Ces remarques conduisent à une question générale: la courte guerre entre la Russie et la Géorgie est-elle une nouvelle manifestation de la G4G (Guerre de la 4ème Génération)? Réponse positive, sans nul doute. Les différents détails choisis dans l’analyse de Aviation Week & Space Technology montrent que la centralisation électronique et conceptuelle, qui est le fondement de la guerre postmoderne de haute technologie, se révèle une arme redoutable, dans les deux sens d'ailleurs, quand elle ne marche pas. L’armée géorgienne s’est effondrée lorsque son système central de contrôle et de commandement s’est effondré. Par contre, sa défense aérienne a été très efficace parce qu’elle ne dépendait pas d’un système central de contrôle et de commandement (contrairement à la défense aérienne syrienne, elle-même totalement intégrée, face à l’incursion israélienne de septembre 2007, – ce que reprend également le titre du second article: «Why did Georgia’s air defenses work and Syria’s didn’t?»).

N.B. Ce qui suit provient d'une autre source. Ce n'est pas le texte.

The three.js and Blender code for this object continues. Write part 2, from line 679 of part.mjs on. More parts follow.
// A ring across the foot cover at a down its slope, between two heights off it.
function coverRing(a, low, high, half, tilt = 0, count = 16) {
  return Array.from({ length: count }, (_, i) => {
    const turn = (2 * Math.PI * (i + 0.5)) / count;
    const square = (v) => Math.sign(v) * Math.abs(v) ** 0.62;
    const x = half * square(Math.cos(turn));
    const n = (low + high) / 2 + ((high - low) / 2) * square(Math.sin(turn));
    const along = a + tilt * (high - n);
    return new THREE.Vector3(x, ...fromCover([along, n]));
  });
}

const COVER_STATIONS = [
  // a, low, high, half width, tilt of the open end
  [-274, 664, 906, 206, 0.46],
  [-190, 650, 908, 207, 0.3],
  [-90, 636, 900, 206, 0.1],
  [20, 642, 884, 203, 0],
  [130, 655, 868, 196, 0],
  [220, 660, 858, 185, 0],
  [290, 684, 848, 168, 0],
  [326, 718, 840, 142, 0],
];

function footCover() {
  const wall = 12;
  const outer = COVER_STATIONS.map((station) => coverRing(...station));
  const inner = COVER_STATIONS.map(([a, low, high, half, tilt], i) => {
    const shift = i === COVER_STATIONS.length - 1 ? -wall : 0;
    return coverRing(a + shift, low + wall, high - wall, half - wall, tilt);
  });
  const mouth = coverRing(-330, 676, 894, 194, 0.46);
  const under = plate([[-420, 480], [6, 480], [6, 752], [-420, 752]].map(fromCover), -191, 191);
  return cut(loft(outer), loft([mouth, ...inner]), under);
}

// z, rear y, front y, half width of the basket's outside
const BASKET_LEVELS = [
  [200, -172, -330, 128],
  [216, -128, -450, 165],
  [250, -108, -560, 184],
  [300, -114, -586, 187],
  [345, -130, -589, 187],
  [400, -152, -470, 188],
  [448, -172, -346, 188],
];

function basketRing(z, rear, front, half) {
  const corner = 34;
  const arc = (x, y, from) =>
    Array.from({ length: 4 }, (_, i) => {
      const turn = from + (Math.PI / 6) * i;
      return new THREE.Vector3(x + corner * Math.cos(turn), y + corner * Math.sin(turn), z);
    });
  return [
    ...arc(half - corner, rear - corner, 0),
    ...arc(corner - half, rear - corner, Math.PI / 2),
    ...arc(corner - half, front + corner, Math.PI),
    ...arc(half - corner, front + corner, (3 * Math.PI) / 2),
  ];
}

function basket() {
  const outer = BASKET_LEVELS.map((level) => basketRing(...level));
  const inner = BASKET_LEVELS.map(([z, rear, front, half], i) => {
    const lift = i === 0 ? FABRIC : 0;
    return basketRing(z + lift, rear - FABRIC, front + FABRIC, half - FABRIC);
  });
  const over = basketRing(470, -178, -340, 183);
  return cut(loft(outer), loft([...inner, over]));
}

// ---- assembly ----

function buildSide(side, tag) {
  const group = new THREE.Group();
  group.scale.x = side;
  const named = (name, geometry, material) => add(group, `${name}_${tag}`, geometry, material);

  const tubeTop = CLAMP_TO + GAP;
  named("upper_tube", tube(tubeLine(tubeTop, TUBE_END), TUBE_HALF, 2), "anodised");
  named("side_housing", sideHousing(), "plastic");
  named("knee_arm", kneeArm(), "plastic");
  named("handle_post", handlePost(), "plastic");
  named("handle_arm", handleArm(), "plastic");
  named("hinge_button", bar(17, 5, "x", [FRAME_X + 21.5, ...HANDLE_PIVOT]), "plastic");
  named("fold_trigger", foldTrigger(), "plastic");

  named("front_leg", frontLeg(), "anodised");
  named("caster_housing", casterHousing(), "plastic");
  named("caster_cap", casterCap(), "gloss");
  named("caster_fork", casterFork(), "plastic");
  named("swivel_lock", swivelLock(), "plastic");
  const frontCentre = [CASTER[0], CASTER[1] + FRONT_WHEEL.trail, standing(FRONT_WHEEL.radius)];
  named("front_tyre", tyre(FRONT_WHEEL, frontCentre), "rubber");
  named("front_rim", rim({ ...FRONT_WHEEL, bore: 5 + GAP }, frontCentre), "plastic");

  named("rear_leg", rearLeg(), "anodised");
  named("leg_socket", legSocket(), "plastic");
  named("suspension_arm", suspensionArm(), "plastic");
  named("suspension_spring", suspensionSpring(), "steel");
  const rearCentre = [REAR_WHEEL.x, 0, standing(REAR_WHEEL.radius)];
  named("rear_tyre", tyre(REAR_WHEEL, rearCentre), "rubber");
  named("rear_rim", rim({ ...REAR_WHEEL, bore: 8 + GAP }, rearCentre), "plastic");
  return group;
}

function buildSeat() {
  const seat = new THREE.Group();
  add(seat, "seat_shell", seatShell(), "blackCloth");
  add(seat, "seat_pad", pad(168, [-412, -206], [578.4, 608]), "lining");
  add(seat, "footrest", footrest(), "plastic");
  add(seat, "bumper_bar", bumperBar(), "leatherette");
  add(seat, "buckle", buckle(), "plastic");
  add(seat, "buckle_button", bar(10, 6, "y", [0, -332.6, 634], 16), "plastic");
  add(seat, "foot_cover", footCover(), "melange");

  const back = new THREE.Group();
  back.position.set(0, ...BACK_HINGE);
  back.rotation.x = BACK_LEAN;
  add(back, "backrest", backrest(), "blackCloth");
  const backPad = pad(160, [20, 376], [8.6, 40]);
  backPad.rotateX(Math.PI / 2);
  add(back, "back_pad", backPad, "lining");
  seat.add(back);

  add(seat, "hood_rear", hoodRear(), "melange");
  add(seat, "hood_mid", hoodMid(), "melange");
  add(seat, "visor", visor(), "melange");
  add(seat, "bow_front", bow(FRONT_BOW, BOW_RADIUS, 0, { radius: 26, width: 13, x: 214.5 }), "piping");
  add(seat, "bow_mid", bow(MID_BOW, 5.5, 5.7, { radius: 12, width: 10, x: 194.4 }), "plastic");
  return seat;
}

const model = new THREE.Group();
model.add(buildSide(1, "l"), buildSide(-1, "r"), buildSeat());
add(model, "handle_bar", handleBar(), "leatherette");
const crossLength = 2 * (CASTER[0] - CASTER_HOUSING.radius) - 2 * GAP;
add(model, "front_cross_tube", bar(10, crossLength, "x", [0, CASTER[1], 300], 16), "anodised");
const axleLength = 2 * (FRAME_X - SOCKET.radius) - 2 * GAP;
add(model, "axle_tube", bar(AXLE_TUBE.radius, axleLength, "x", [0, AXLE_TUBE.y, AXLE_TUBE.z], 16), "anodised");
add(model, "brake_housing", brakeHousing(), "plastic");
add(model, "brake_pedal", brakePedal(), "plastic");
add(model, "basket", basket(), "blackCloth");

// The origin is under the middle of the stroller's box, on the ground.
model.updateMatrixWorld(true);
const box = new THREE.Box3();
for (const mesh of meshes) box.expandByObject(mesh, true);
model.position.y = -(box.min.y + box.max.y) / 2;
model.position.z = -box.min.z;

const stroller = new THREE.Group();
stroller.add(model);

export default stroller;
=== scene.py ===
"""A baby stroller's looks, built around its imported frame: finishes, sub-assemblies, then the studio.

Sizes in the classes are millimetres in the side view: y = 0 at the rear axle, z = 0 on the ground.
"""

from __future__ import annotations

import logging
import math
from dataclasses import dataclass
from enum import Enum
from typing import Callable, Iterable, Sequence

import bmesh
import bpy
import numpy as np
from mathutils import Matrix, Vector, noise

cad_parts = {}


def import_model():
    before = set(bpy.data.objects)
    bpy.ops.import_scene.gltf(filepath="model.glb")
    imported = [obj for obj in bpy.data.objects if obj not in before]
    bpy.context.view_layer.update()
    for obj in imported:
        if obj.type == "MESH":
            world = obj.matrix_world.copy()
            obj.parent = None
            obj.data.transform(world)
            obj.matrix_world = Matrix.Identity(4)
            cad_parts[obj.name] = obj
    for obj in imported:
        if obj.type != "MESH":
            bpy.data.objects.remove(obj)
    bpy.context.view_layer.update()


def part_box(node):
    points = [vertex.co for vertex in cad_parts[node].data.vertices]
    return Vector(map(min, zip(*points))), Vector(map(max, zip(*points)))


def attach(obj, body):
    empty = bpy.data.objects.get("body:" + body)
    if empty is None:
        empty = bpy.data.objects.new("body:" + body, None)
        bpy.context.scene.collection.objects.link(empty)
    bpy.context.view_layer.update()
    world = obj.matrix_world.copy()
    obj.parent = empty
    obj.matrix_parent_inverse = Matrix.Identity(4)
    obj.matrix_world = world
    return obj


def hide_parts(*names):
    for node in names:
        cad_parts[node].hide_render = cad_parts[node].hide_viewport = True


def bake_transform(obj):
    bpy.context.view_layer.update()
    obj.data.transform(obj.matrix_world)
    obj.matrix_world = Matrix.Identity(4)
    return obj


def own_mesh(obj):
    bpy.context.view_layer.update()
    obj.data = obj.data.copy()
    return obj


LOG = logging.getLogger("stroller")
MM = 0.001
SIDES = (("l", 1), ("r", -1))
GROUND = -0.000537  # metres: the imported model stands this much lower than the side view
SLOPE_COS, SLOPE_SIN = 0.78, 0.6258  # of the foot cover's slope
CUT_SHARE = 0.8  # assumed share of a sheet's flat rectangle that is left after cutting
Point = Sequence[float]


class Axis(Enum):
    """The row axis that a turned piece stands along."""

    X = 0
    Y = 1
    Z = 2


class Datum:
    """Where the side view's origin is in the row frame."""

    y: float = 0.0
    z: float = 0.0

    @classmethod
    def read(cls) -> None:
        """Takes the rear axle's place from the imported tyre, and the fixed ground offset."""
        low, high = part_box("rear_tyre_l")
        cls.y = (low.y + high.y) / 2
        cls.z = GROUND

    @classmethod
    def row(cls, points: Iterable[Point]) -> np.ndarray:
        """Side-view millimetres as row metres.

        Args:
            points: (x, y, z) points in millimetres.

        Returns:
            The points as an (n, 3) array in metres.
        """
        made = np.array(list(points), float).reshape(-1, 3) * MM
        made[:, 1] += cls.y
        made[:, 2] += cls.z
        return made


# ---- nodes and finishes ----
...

L’enseignement ne fait que se confirmer. L’extrême centralisation technique des structures postmodernes des guerres de hautes technologies ne marche que lorsqu’elle marche parfaitement; dans le cas contraire, le prix à payer est radical et expéditif. D’autre part, l’absence de centralisation, qui est une riposte typique de la G4G, peut conduire à des performances opérationnelles excellentes, face à un adversaire qui ne sait comment riposter puisque l’idée qu’il se fait de son propre adversaire s’inscrit dans l’hypothèse d’une extrême centralisation.

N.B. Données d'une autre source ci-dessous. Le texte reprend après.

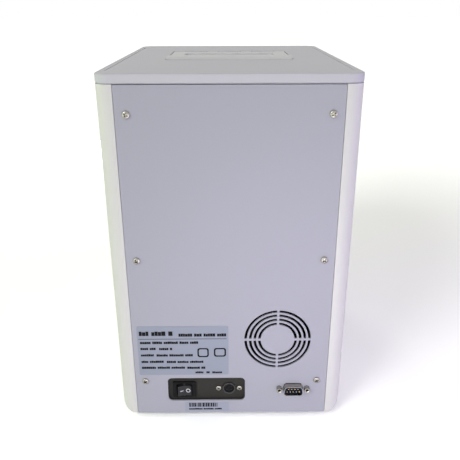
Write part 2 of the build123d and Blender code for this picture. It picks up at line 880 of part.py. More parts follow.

Du côté russe, on peut avancer que la faiblesse classique des armées russes, qui est leur absence de sophistication, par conséquent une faible centralisation technologique, a été dans ce conflit plus un avantage qu’un inconvénient. Là encore, on rejoint des enseignements qui illustrent le phénomène de la G4G. On pourrait ajouter que la “tactique” actuelle de l’armée russe de traîner dans le pays (en Géorgie) sans l’occuper vraiment, d’annoncer un retrait en le faisant traîner, qui est par ailleurs un comportement militaire typiquement russe, constitue une autre facette d’un conflit type G4G, où l’outil militaire est manipulé dans un but de communication. Cela revient à dire combien, selon nous, cette “tactique” s’adresse plus aux Occidentaux qu’aux Géorgiens.